Q: Just to follow up on that, how do you think about the scale of required capital and working capital that is invested and what’s required for – a company the size of Devon can fund it, but maybe smaller companies, that becomes pretty important and pretty meaningful as you think about that fixed horizon development and the number of wells potentially. Have you done any math on how much capital you actually put into the ground before you turn it on production?

President & CEO of Devon Energy, David Hager: We do. We’ve done a lot of math on I’d say what is the optimum size development to optimize the rates of return. I think we probably have the capital to fund whatever is the right answer, but we do think that there is an optimum size in many cases to what optimizes the rates of return.

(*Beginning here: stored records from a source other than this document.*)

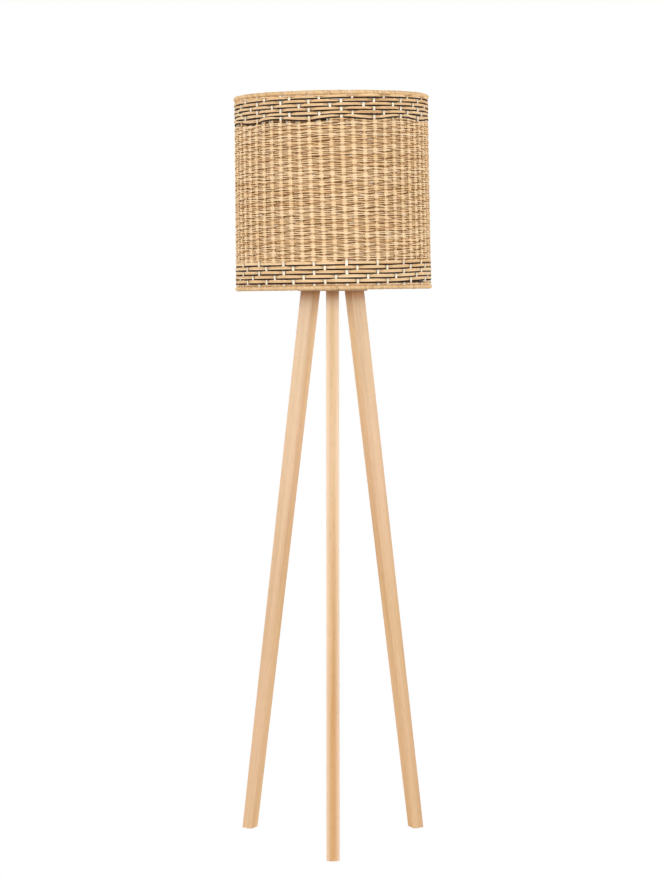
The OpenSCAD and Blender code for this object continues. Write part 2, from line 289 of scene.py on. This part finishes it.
class Weave:
    """Collects swept strands, then makes them one mesh.

    Each point carries the strand's tone, and its place on the twisted fibres as a vector: the length
    along the strand and a direction round it.
    """

    def __init__(self):
        self.points = []
        self.quads = []
        self.ends = []
        self.tones = []
        self.fibres = []
        self.count = 0

    def sweep(self, centre, side, up, half_side, half_up, tone, closed=False, sides=SIDES, square=2.0,
              face_shade=0.0):
        """A strand along centre. Its section is a superellipse across the side and up vectors.

        The last argument is painted shade: how much darker in tone the strand is on the face turned
        away from side.
        """
        rings = len(centre)
        turn = np.arange(sides) * 2 * math.pi / sides
        across = np.sign(np.cos(turn)) * np.abs(np.cos(turn)) ** (2 / square)
        along = np.sign(np.sin(turn)) * np.abs(np.sin(turn)) ** (2 / square)
        half_side = np.broadcast_to(half_side, rings)
        half_up = np.broadcast_to(half_up, rings)
        skin = centre[:, None, :] + side[:, None, :] * (half_side[:, None] * across)[:, :, None]
        skin = skin + up[:, None, :] * (half_up[:, None] * along)[:, :, None]
        self.points.append(skin.reshape(-1, 3))
        # Painted shade: the face turned away from side is darker in tone
        tone = np.broadcast_to(tone, rings)[:, None] - face_shade * np.maximum(0, -across)[None, :]
        self.tones.append(tone.ravel())
        self.fibres.append(self.wind_fibres(centre, turn))
        self.join_rings(rings, sides, closed)

    def wind_fibres(self, centre, turn):
        """The place of each point on the strand's fibres, which twist as they run along it."""
        steps = np.linalg.norm(np.diff(centre, axis=0), axis=1)
        length = np.concatenate([[0], np.cumsum(steps)])
        twist = turn[None, :] + (length / TWIST * 2 * math.pi)[:, None]
        far = np.broadcast_to((length / FIBRE)[:, None], twist.shape)
        return np.stack([far, np.cos(twist), np.sin(twist)], axis=-1).reshape(-1, 3)

    def join_rings(self, rings, sides, closed):
        """Faces between the last strand's rings of points, and over its two ends if it has any."""
        spans = rings if closed else rings - 1
        j = np.repeat(np.arange(spans), sides)
        k = np.tile(np.arange(sides), spans)
        next_j = (j + 1) % rings
        next_k = (k + 1) % sides
        corners = (j * sides + k, next_j * sides + k, next_j * sides + next_k, j * sides + next_k)
        self.quads.append(np.stack(corners, axis=-1) + self.count)
        if not closed:
            first = self.count + np.arange(sides)
            self.ends.append(first)
            self.ends.append((first + (rings - 1) * sides)[::-1])
        self.count += rings * sides

    def build(self, name, material, slot, *nodes):
        """The mesh as a piece of the shade that stands for these nodes."""
        quads = np.concatenate(self.quads)
        mesh = bpy.data.meshes.new(name)
        mesh.vertices.add(self.count)
        mesh.vertices.foreach_set("co", hung(np.concatenate(self.points)).astype(np.float32).ravel())
        corners = np.concatenate([quads.ravel()] + self.ends)
        sizes = np.concatenate([np.full(len(quads), 4), np.array([len(e) for e in self.ends], int)])
        starts = np.concatenate([[0], np.cumsum(sizes)[:-1]])
        mesh.loops.add(len(corners))
        mesh.loops.foreach_set("vertex_index", corners.astype(np.int32))
        mesh.polygons.add(len(sizes))
        mesh.polygons.foreach_set("loop_start", starts.astype(np.int32))
        mesh.update(calc_edges=True)
        mesh.polygons.foreach_set("use_smooth", np.ones(len(sizes), bool))
        tone = mesh.attributes.new("tone", "FLOAT", "POINT")
        tone.data.foreach_set("value", np.concatenate(self.tones).astype(np.float32))
        fibre = mesh.attributes.new("fibre", "FLOAT_VECTOR", "POINT")
        fibre.data.foreach_set("vector", np.concatenate(self.fibres).astype(np.float32).ravel())
        mesh.materials.append(material)
        piece = bpy.data.objects.new(name, mesh)
        bpy.context.scene.collection.objects.link(piece)
        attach(piece, "shade")
        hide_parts(*nodes)


# ---- Shader helpers ----

def new_material(name):
    material = bpy.data.materials.new(name)
    material.use_nodes = True
    tree = material.node_tree
    return material, tree, tree.nodes["Principled BSDF"]


def node(tree, kind, **inputs):
    """A node of this kind with these inputs: a value, or a socket to link from."""
    made = tree.nodes.new(kind)
    for name, value in inputs.items():
        socket = made.inputs[name.replace("_", " ")]
        if isinstance(value, bpy.types.NodeSocket):
            tree.links.new(value, socket)
        else:
            socket.default_value = value
    return made


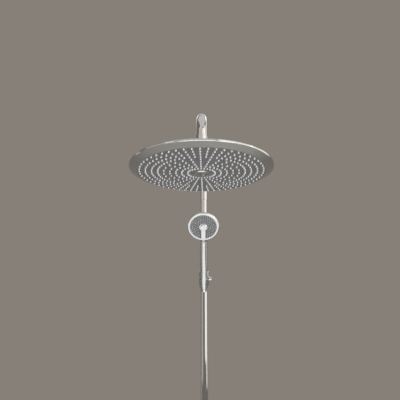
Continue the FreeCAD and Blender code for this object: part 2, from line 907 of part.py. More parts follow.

SVP, Exploration and Production of Devon Energy, Wade Hutchings: I would just jump in real quick and say we’re absolutely focused on the fact that time is money, and so we’re very much focused on eliminating as much float in the schedule or white space in the schedule as we can. But to Rick’s point, this often is a very technical set of judgments. For instance, on the two Showboat sections, there were six pads, and the team had a very specific order of which pads to stimulate and which pads to flow back in what order because of the impact that they would have on surface operations and even subsurface operations. And so it’s an area of intense work for us.

Q: What are your current well costs? You gave us the Delaware – or you gave us the STACK. What are the Delaware and Eagle Ford current costs?

EVP & CFO of Devon Energy, Jeff Ritenour: Dependent on the horizon in the Delaware again and dependent upon some of these new, we’re in the $7 million range on a lot of these down to about $5 million – $5.5 million on some of the shallower zones. We’re very early as we move into the Wolfcamp, but we are seeing progression of that lowering.

COO of Devon Energy, Tony D. Vaughn: The Eagle Ford wells lately, we’re putting a little bit larger sand loading in these wells, and they’re running about $6.5 million.